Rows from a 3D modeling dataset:
^^^^^^^^

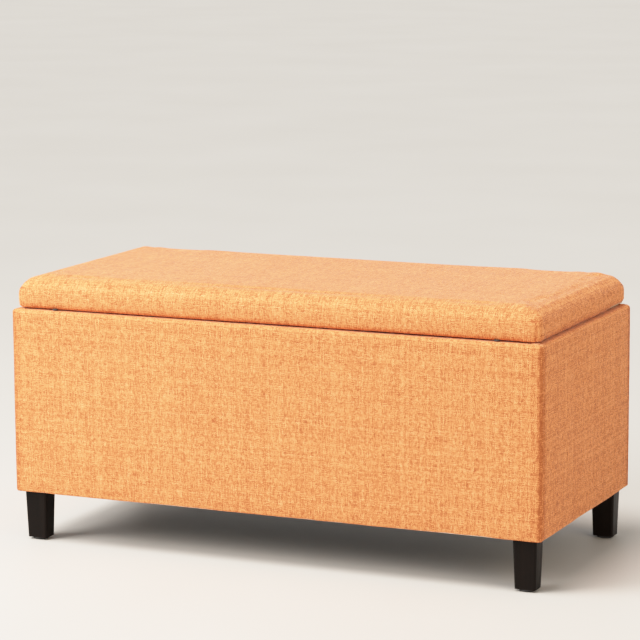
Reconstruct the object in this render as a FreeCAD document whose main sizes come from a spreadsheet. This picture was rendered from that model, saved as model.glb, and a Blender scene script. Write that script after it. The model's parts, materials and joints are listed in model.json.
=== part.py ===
# Upholstered storage bench with a padded lift-up lid, in millimetres.
# The origin is on the floor under the middle of the bench. +Z is up and the front faces -Y.
import FreeCAD, Part
import Sketcher
import math
import os

Vector = FreeCAD.Vector
doc = FreeCAD.newDocument("storage_bench")

# ---- driving dimensions -------------------------------------------------

drivingSizes = {
    # the upholstered box
    "benchWidth": 960,
    "benchDepth": 446,
    "bodyTop": 404,
    "boardThickness": 15,
    "paddingThickness": 5,
    "fabricThickness": 1,
    "cornerRadius": 8,
    "rimRadius": 6,
    "seamSetback": 10,
    "rimFlapDrop": 30,
    "hemWidth": 30,
    # base
    "railSize": 25,
    "blockSize": 70,
    "baseThickness": 6,
    # legs
    "legHeight": 86,
    "legTopWidth": 41,
    "legTopDepth": 35,
    "legTaper": 2.5,
    "legEdgeRadius": 4,
    "legInset": 12,
    "glideRadius": 14,
    "glideThickness": 4,
    "glideChamfer": 1.5,
    "glideNailRadius": 1.5,
    "glideNailLength": 16,
    "boltRadius": 3,
    "boltLength": 62,
    "boltInLeg": 36,
    "nutBarrelRadius": 4,
    "nutFlangeRadius": 8,
    "nutFlangeThickness": 1.5,
    # lid
    "lidInset": 6,
    "lidGap": 3,
    "lidTop": 460,
    "lidCornerRadius": 10,
    "lidTopRadius": 28,
    "lidHem": 45,
    "lidLiningInset": 20,
    "lidLiningBackInset": 40,
    "lidLiningThickness": 0.8,
    "dustInset": 12,
    "bumperRadius": 5,
    "bumperChamfer": 1,
    "bumperGap": 0.1,
    "bumperX": 400,
    "bumperSetback": 7,
    # butt hinges
    "hingeX": 330,
    "hingeLength": 60,
    "hingeLeafReach": 24.5,
    "hingeLeafThickness": 1.4,
    "lidLeafScrewInset": 5,
    "knuckleRadius": 3.2,
    "knuckleGap": 0.3,
    "pinRadius": 1.6,
    "pinHeadRadius": 2.6,
    "pinHeadThickness": 1.5,
    "pinBehindBack": 1,
    # gas struts
    "strutX": 442,
    "strutReach": 200,
    "strutFootLean": 11,
    "strutTopDip": 4,
    "ballRadius": 4,
    "neckRadius": 2.5,
    "socketRadius": 7,
    "socketWidth": 10,
    "socketShankRadius": 4,
    "socketShankLength": 18,
    "tubeRadius": 7.5,
    "tubeBoreRadius": 6.4,
    "tubeLength": 200,
    "tubeEndThickness": 6,
    "glandDepth": 12,
    "glandLip": 3,
    "glandChamfer": 1,
    "strutRodRadius": 3,
    "strutRodLength": 173,
    "pistonRadius": 6,
    "pistonThickness": 6,
    "bracketThickness": 2,
    "bracketLength": 30,
    "bracketHeight": 40,
    "bracketScrewSpread": 9,
    "bracketScrewRise": 13,
    "lidBracketClearance": 5,
    # clearances and screws
    "runningGap": 0.1,
    "strutGap": 0.3,
    "screwLength": 16,
    "screwRadius": 1.75,
    "screwHeadRadius": 3.2,
    "frameScrewLength": 45,
    "frameScrewRadius": 2.5,
    "frameScrewHeadRadius": 5,
}

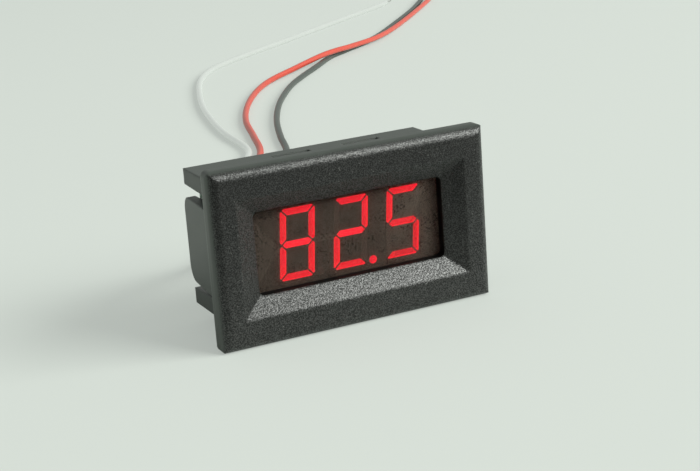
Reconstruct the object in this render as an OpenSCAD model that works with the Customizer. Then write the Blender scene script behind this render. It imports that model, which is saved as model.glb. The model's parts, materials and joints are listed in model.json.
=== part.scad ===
// Snap-in digital panel meter: a moulded housing with a sloped display window, a three-digit
// LED display, its circuit board behind, and three flying leads.
//
// Millimetres. X runs to the right as the display is read, Y runs back through the panel and Z
// is up. The origin is the middle of the panel cut-out, in the plane of the panel's front face.
// Most pieces are drawn lying on their backs, with local X right, local Y up and local Z out of
// the display, and stand() turns them upright.

/* [Bezel] */
// Width of the bezel
bezel_w = 48; // [46:0.5:70]
// Height of the bezel
bezel_h = 29; // [27:0.5:45]
// Thickness of the bezel in front of the panel
bezel_t = 3; // [2.6:0.1:5]
// Radius of the bezel's four corners, seen from the front
bezel_corner_r = 1; // [0.3:0.1:3]
// Radius of the bezel's rounded front edge
bezel_edge_r = 1.7; // [0.6:0.1:2.2]

/* [Window] */
// Width of the window at the foot of the ramps
window_w = 33; // [31:0.25:33.5]
// Height of the window at the foot of the ramps
window_h = 13.5; // [13:0.25:15]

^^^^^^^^

## What to do
Copy the lines from the start of the data verbatim, stopping after the line containing "# ---- driving".

## Output for this task
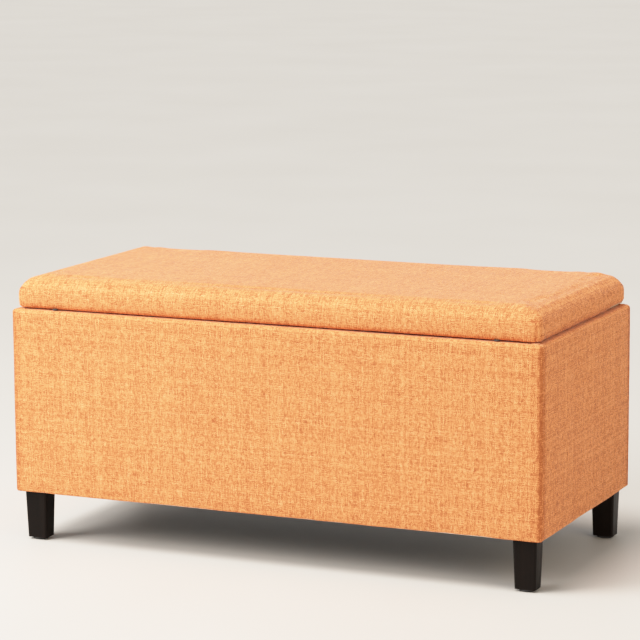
Reconstruct the object in this render as a FreeCAD document whose main sizes come from a spreadsheet. This picture was rendered from that model, saved as model.glb, and a Blender scene script. Write that script after it. The model's parts, materials and joints are listed in model.json.
=== part.py ===
# Upholstered storage bench with a padded lift-up lid, in millimetres.
# The origin is on the floor under the middle of the bench. +Z is up and the front faces -Y.
import FreeCAD, Part
import Sketcher
import math
import os

Vector = FreeCAD.Vector
doc = FreeCAD.newDocument("storage_bench")

# ---- driving dimensions -------------------------------------------------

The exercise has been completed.